Hydro represents 70 percent of Sri Lanka's power generation. This is a blessing when the rains are normal. When they aren’t, it’s a problem. The balance of payments stresses in 2H11 were exacerbated by seasonally high oil imports required to offset lost hydro power resulting from a historic drought. This year’s rains are also showing early signs of weakness. The monsoon rains in India were down 24 percent in June, although they have recovered somewhat since, and rain levels are off in Sri Lanka as well -- suggesting another big year of oil imports in 2012. Oil accounted for 30 percent of imports last year, roughly 42 million barrels.
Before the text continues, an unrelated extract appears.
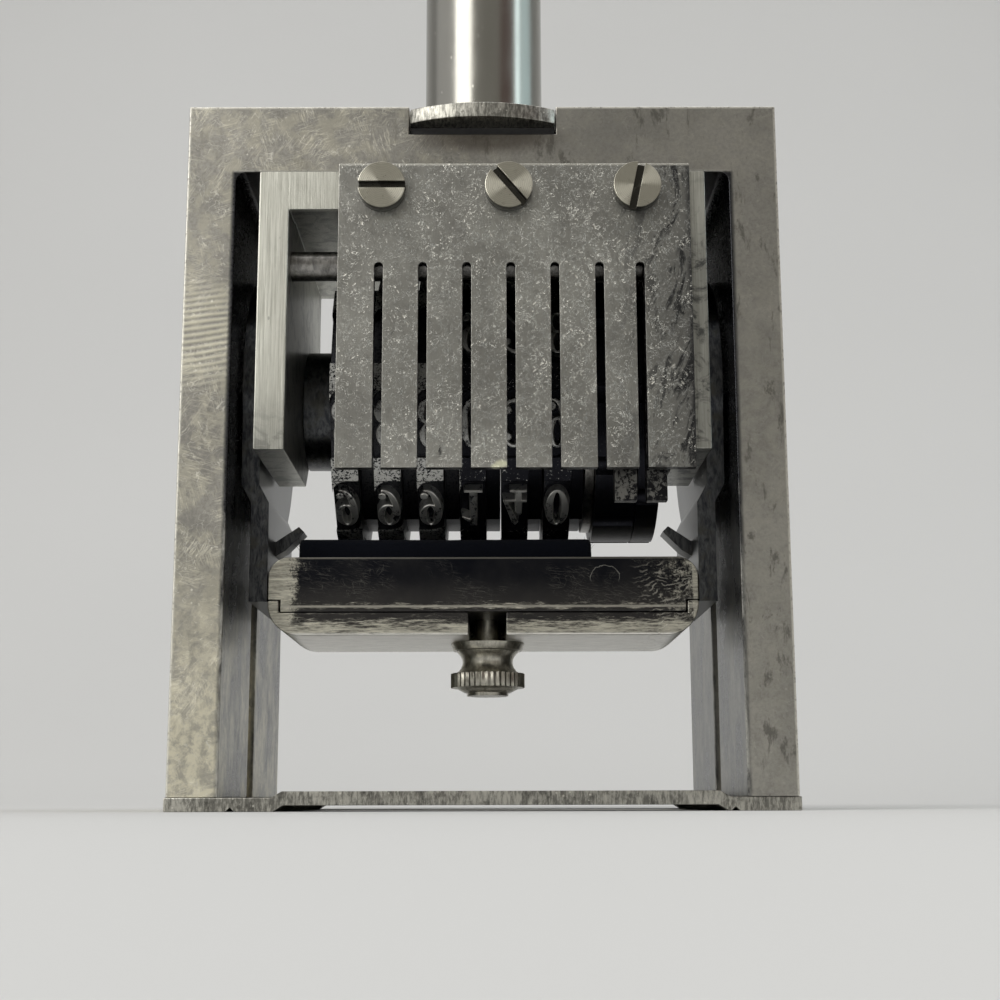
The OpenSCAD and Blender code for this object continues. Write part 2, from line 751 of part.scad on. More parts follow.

Two thirds of global sea traffic passes by Sri Lanka, representing opportunity. The government has big plans to inject the country into the pan-Asian supply chain by developing the Hambantota port, which has been open for 18 months, yet only received its first ship more than a year later in June 2012.
Government critics we met with called the port project an unmitigated disaster. We believe it is too soon to conclude disaster, but there is no doubt that private sector expertise and capital are urgently needed in this and other Sri Lankan projects to improve the efficient deployment of scarce public capital resources.
Sri Lanka has been written off as an irrelevancy for decades. Investors now are sniffing around. To keep them interested, the country obviously has to move forward on lots of different fronts, and not just on human rights, as the Hambantota port fiasco shows. Still, there are encouraging signs after so many years of disaster, including what we expect will be a new IMF program announced in the next month or two. The government must capitalize on this and other opportunities to re-build foreign and domestic investor confidence if it wants to continue reaping the peace dividend. The ball is in their court.
(Sam Baker is an Asia specialist for Trans National Research, based in New Jersey, USA. He made a recent fact-finding trip to Sri Lanka.)